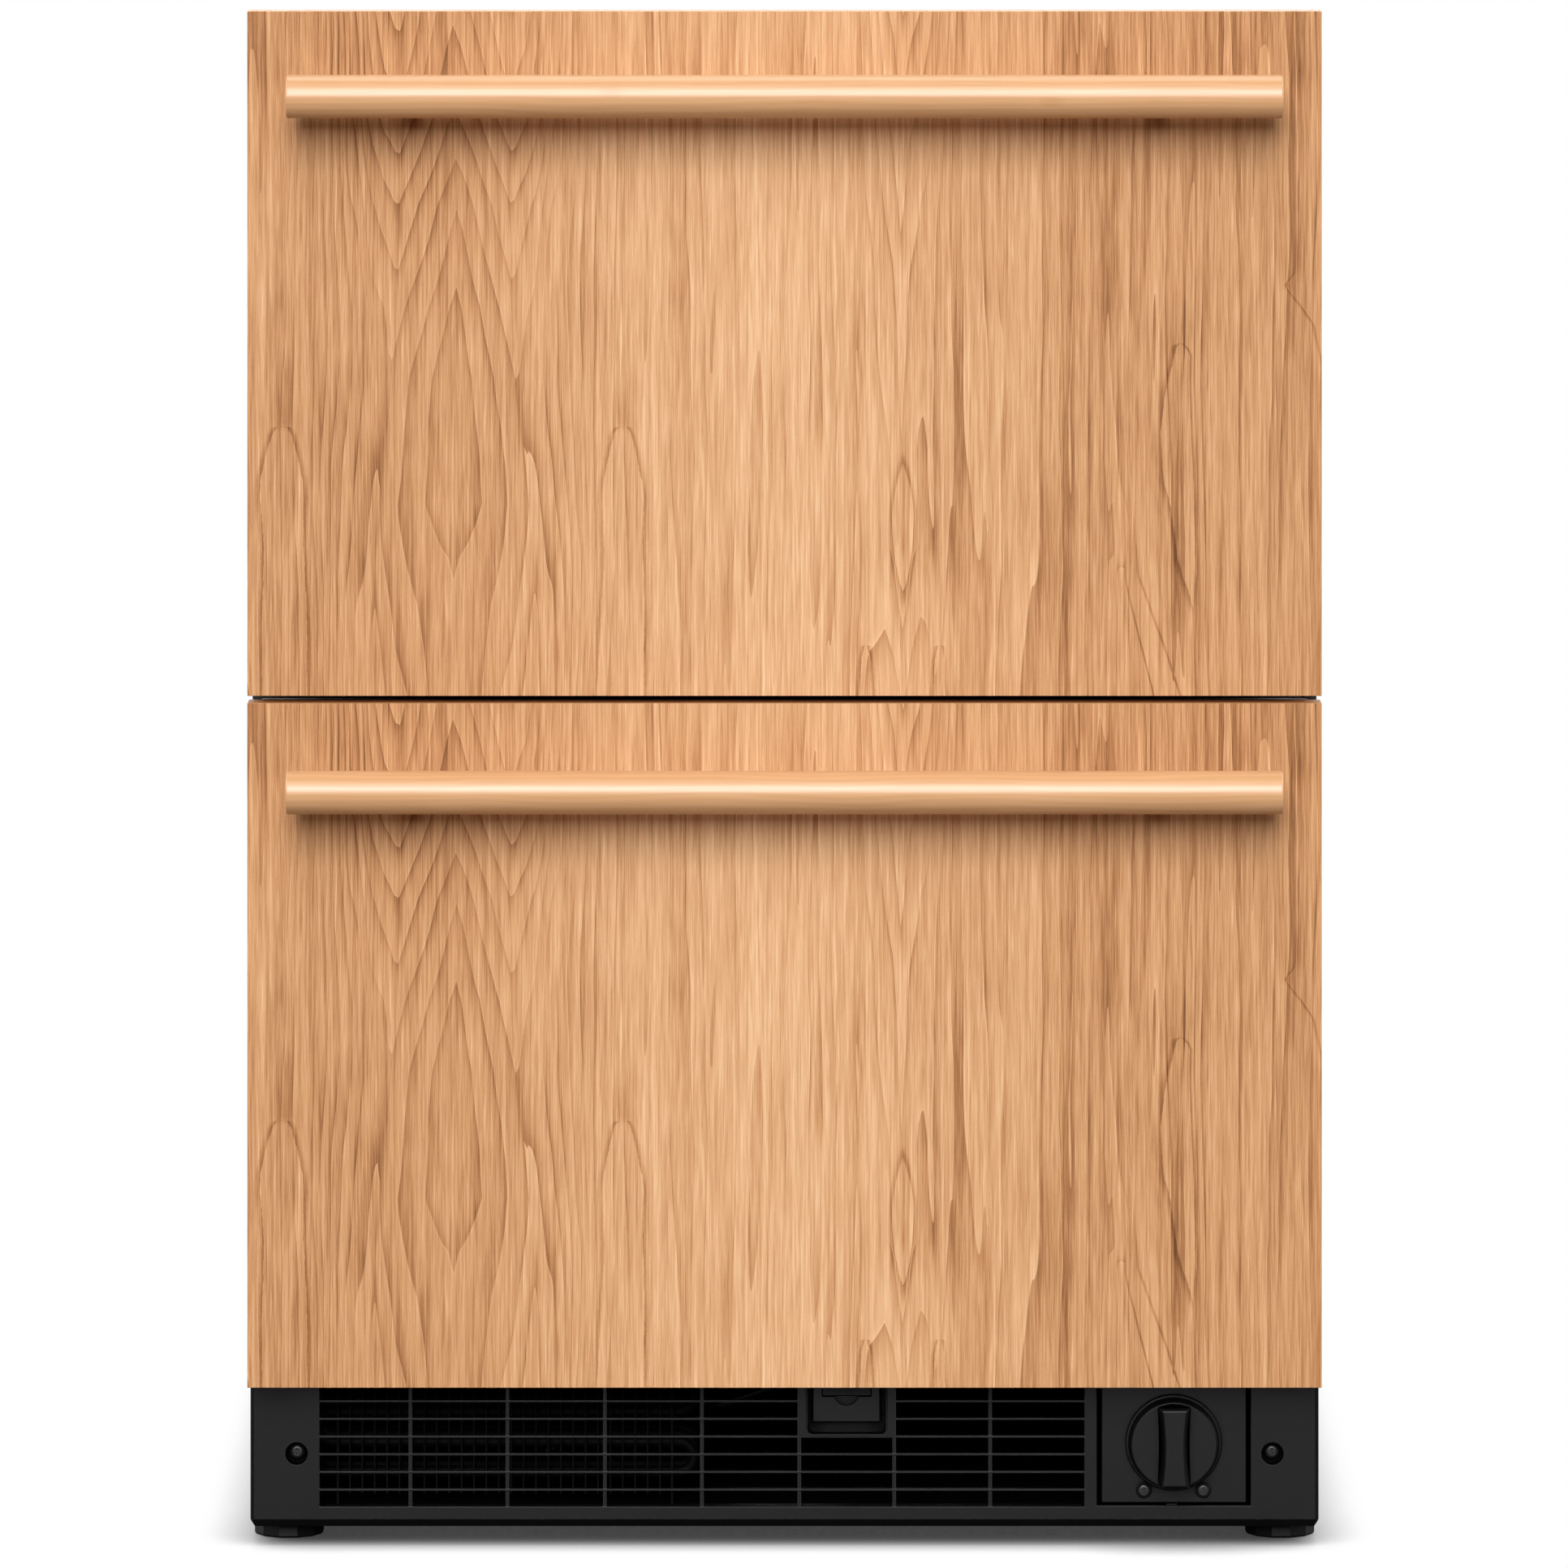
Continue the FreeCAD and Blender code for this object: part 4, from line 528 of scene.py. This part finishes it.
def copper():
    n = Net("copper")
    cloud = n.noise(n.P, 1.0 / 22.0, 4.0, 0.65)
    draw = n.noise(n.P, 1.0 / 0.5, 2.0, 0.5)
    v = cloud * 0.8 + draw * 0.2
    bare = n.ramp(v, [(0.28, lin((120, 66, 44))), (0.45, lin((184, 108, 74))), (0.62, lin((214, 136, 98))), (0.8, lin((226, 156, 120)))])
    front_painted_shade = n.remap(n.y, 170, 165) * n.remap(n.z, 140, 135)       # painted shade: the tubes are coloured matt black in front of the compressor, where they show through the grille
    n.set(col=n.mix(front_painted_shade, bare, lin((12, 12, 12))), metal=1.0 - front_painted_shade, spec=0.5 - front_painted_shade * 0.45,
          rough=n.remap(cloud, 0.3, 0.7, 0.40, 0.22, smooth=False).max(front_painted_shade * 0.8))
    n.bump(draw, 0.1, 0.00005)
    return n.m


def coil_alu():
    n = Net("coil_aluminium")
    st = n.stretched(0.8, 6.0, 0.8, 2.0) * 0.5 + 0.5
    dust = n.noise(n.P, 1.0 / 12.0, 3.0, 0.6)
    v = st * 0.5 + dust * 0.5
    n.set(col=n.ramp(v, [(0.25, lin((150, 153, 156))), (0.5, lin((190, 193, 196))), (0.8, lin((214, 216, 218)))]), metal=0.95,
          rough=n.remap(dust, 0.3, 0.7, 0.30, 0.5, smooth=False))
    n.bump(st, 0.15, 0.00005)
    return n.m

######

Reproduce the whole listing word for word.

▶ [The answer]:
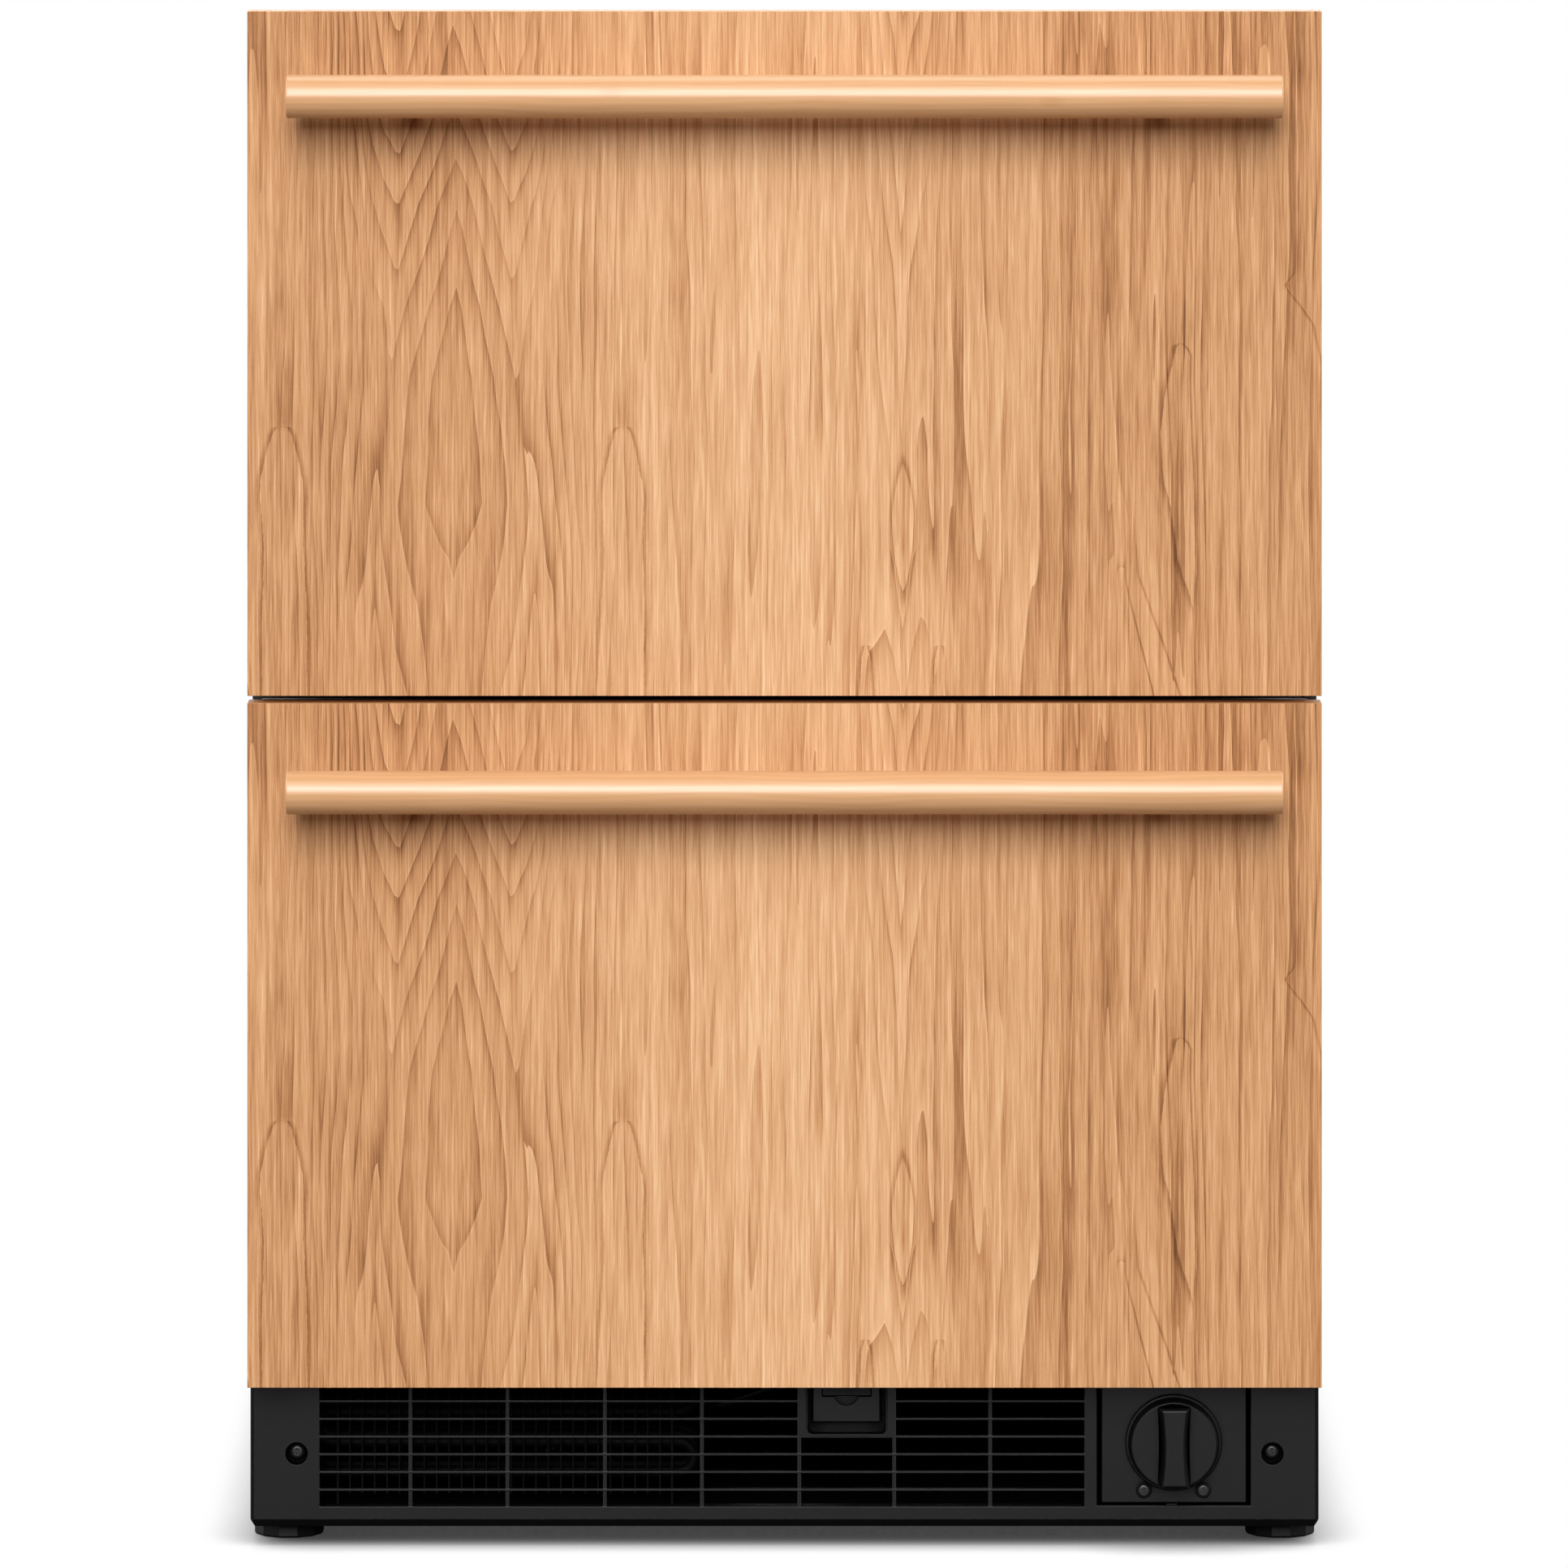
Continue the FreeCAD and Blender code for this object: part 4, from line 528 of scene.py. This part finishes it.
def copper():
    n = Net("copper")
    cloud = n.noise(n.P, 1.0 / 22.0, 4.0, 0.65)
    draw = n.noise(n.P, 1.0 / 0.5, 2.0, 0.5)
    v = cloud * 0.8 + draw * 0.2
    bare = n.ramp(v, [(0.28, lin((120, 66, 44))), (0.45, lin((184, 108, 74))), (0.62, lin((214, 136, 98))), (0.8, lin((226, 156, 120)))])
    front_painted_shade = n.remap(n.y, 170, 165) * n.remap(n.z, 140, 135)       # painted shade: the tubes are coloured matt black in front of the compressor, where they show through the grille
    n.set(col=n.mix(front_painted_shade, bare, lin((12, 12, 12))), metal=1.0 - front_painted_shade, spec=0.5 - front_painted_shade * 0.45,
          rough=n.remap(cloud, 0.3, 0.7, 0.40, 0.22, smooth=False).max(front_painted_shade * 0.8))
    n.bump(draw, 0.1, 0.00005)
    return n.m


def coil_alu():
    n = Net("coil_aluminium")
    st = n.stretched(0.8, 6.0, 0.8, 2.0) * 0.5 + 0.5
    dust = n.noise(n.P, 1.0 / 12.0, 3.0, 0.6)
    v = st * 0.5 + dust * 0.5
    n.set(col=n.ramp(v, [(0.25, lin((150, 153, 156))), (0.5, lin((190, 193, 196))), (0.8, lin((214, 216, 218)))]), metal=0.95,
          rough=n.remap(dust, 0.3, 0.7, 0.30, 0.5, smooth=False))
    n.bump(st, 0.15, 0.00005)
    return n.m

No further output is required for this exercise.